In a video released by the security services, a man identified as one of the colonels, his face blurred, describes details of the apparent plot that involved blocking Zelenskyy as he entered or left a building. The authenticity of the video could not be independently confirmed.

As for the assassination attempt aimed at Budanov, the services said it was planned to take place before Orthodox Easter, which was celebrated on May 5. The FSB’s network of agents in Ukraine was tasked with observing and passing on information about Budanov’s whereabouts, the Ukrainian security services said.

Once his location had been confirmed and communicated, he would have been targeted in a multilayered attack involving a rocket strike, followed by a drone attack to kill people who were fleeing and then a second rocket strike, the security services said.
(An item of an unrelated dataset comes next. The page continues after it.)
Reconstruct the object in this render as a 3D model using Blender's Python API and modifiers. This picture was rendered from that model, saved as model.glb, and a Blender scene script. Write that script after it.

Weapons for the attack were provided to one of the colonels, including attack drones, ammunition for a rocket launcher and anti-personnel mines, according to the security services and Ukraine’s prosecutor general. The colonel was to pass the weapons to other agents to carry out the assault, the Ukrainian statement said.

Russia made no immediate comment about the accusations.

The apparent assassination plot is just the latest in a series of attempted or successful attacks on Ukrainian figures.

Budanov’s wife was poisoned late last year, according to the Ukrainian military intelligence agency, in an incident that led to widespread speculation that Russia was stepping up efforts to target Ukraine’s senior leadership. Budanov said in February that it was difficult to say if the poisoning was an attempt to murder him, but he hinted that Russia was behind it.

Zelenskyy has also been the target of numerous assassination attempts, according to Ukraine’s security services. As recently as last month, the SBU reported that it had arrested, in cooperation with Polish security services, a Polish man who it said had offered to spy for Russia as part of a plot to assassinate Zelenskyy.

Ukraine is also believed to have been involved in the killing of several pro-Kremlin voices in Russia. U.S. intelligence agencies believe that parts of the Ukrainian government authorized a car bombing that in 2022 killed Daria Dugina, the daughter of a prominent Russian nationalist. And in December, a former Ukrainian lawmaker living near Moscow was assassinated by Ukrainian security service agents, according to a report by The Financial Times that cited two Ukrainian officials with direct knowledge of the incident.